No-one, after 1945, made the question of war and peace more unreservedly the focus of their writing. Ingeborg Bachmann placed herself at the mercy of the destructive experiences of her time, and countered the continuing state of war in the world with her own utopia of a fulfilled life. In the Storm of Roses, written in a hermetic style comparable to that of Paul Celan's poetry, introduces an image around which all further metaphors are grouped. Night and thunder belong to the storm; related to roses are thorns, leaves, and bushes, which also symbolise the clouds. The dynamic suggested semantically by the storm is formally reflected in the opposing pairs. The formal asymmetry leaves behind a feeling of undirected motion.

Similarly the depiction of plants, stems, clouds against dark, almost black fields in Anselm Kiefer's canvases, which take up the motifs and the dialectic of the poem. The elements seem as though whirled around by a storm. Kiefer's new series evinces an increasingly painterly style, although for these new works – in which the artist's typical material aesthetic of sedimentary structures applied layer by layer predominates – no brush was ever used. Sometimes the paint is flung on to the canvas, producing elements reminiscent of the Drippings of European Informel and American Expressionism.

Walter von der Vogelweide's Middle High German song Under der Linden, which belongs to the so-called Mädchenlieder, tells of the experience of a simple maid and her courtly lover. The poem's bed of flowers and the broken flowers and blades of grass fit perfectly into the iconographic sphere of (broken) stems, flowers and ears of corn which Anselm Kiefer has used increasingly since his work on the series Für Paul Celan, Die Ungeborenen and Morgenthau Plan.

In Arthur Rimbaud's poem Le Dormeur du val, which he wrote at the age of sixteen, under the shadow of the Franco-Prussian war, a man lying in the grass is also the principal motif: here the sleeper is a young soldier, shot dead by German troops. This early work is a favourite among Rimbaud's poems published in anthologies and schoolbooks.

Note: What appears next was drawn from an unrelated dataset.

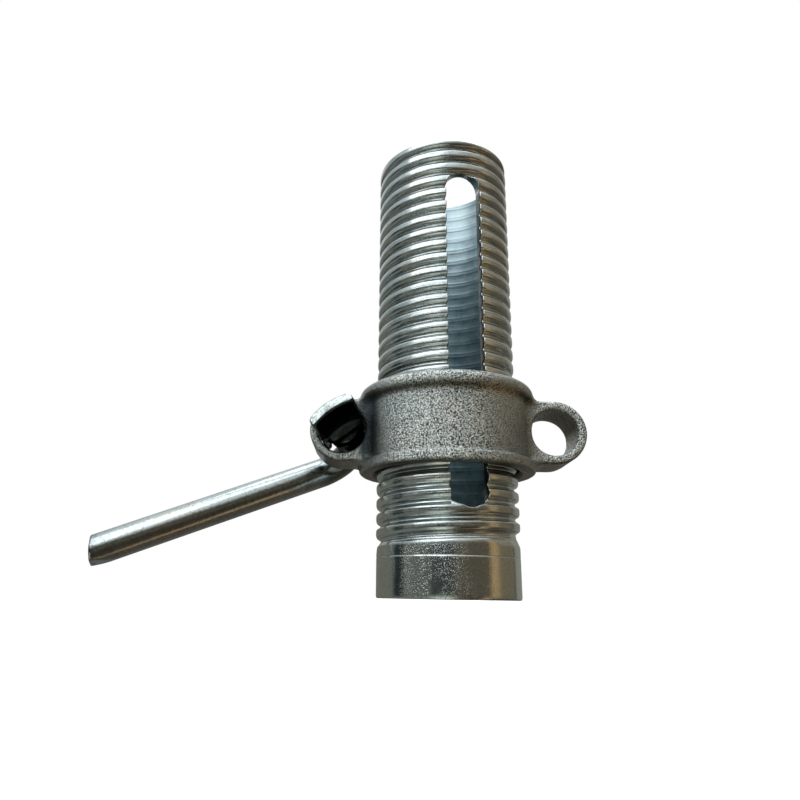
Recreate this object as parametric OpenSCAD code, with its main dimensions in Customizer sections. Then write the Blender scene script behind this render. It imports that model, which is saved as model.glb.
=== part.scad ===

The monumental sculpture entitled steigend steigend sinke nieder [rise rise descend] (2011), which will be placed in the garden of the gallery, distorts the vegetal motif of the (broken) stem: here, Kiefer hangs showers of long-stemmed sunflowers from the top of a display-case sculpture, taking a motif from Johann Wolfgang Goethe's Faust II: in Act I, Faust must descend to the mothers in order to summon Helena. This realm of the mothers is a sphere of the amorphously unreal, the void. Goethe describes this descent at the same time as an ascent – similar to the cabalistic motif of ascent and descent to the seven heavenly palaces.

The sphere of the mothers is also referred to in the sculpture Regina Coeli (2010) – an honorary title for the Virgin Mary, the queen of heaven. Here, the firmament with its stars is symbolised by a historic model of the planets, set upon the shoulders of this woman of antiquity. The connection between macro- and microscopic structures – a theme which Anselm Kiefer has explored for many years, inspired not least by the philosophy Robert Flood(1574-1637) – permeates the Salzburg exhibition like a leitmotif: the stems, ears, feathers, flowers and bushes juxtaposed with heavenly spheres, subterranean palaces, natural forces and broad horizons.